Meng Wanzhou suffers from hypertension and struggles to eat solid food. She has a sleep disorder. She’s willing to put up a couple of multi-million-dollar homes as collateral.
Those are some of the arguments lawyers are wielding in a closely watched attempt to free the Huawei Technologies Co. finance chief. Her arrest Dec. 1 unsettled global markets and thrust China’s largest technology company into the heart of sensitive negotiations between the world’s two largest economies. In court filings, her attorneys paint a picture of a cancer survivor who’s undergone multiple surgeries and needs daily medication to cope with a plethora of health issues, while outlining how her entire family has deep roots in Vancouver, where she’s being held.
Bloomberg reports that the CFO’s bail hearing resumes Monday in the Canadian city after Friday’s proceedings yielded no result. The 46-year-old mother of four, accused of guiding a global effort to mask violations of sanctions on sales to Iran, has languished in jail since her arrest. It’s an unprecedented effort to hold accountable a senior executive who’s considered part of China’s inner circle — the daughter of billionaire Huawei founder Ren Zhengfei. Meng’s lawyers argue their client has no criminal record and doesn’t pose a flight risk.
Meng’s team outlined her health issues in unusual detail. A survivor of thyroid cancer who also suffers from severe hypertension and sleep apnea, she needs daily access to drugs, they said.
“I continue to feel unwell and I am worried about my health deteriorating while I am incarcerated,” she said in a filing. “I currently have difficulty eating solid foods and have had to modify my diet to address those issues. My doctor has for years provided me with daily packages of medications.”

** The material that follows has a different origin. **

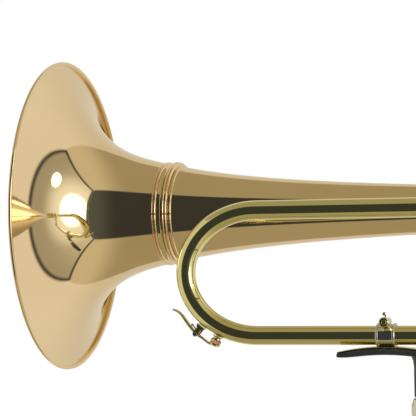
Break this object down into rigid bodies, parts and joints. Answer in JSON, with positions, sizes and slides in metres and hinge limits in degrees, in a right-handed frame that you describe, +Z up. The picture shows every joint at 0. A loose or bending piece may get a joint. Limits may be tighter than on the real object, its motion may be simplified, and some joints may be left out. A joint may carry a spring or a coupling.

The other prong of the argument revolves around how Vancouver plays a special role for Meng — as it does for many a wealthy Chinese — a place to buy property, educate her children and just let her hair down from time to time. Meng would carve a few weeks out of her punishing travel schedule every year for a break in the city, according to court documents. She’d time it for the summer, when her children would be there. Just last August, she was seen strolling through a local park, snapping photos with her in-laws.
Meng, who first visited Vancouver about 15 years ago, bought a six-bedroom house with her husband Liu Xiaozong in 2009 that’s now assessed at C$5.6 million ($4.2 million), according to property records and an affidavit by Meng read aloud in court. In 2016, they bought a second property, a brick-and-glass mansion set in a 21,000-square-foot lot assessed at C$16.3 million. Purchased with mortgages from HSBC, she’s offered to post the family’s equity in both as part of her bail.
“She would not flee,” Meng’s defense lawyer David Martin responded. “She has a home here.”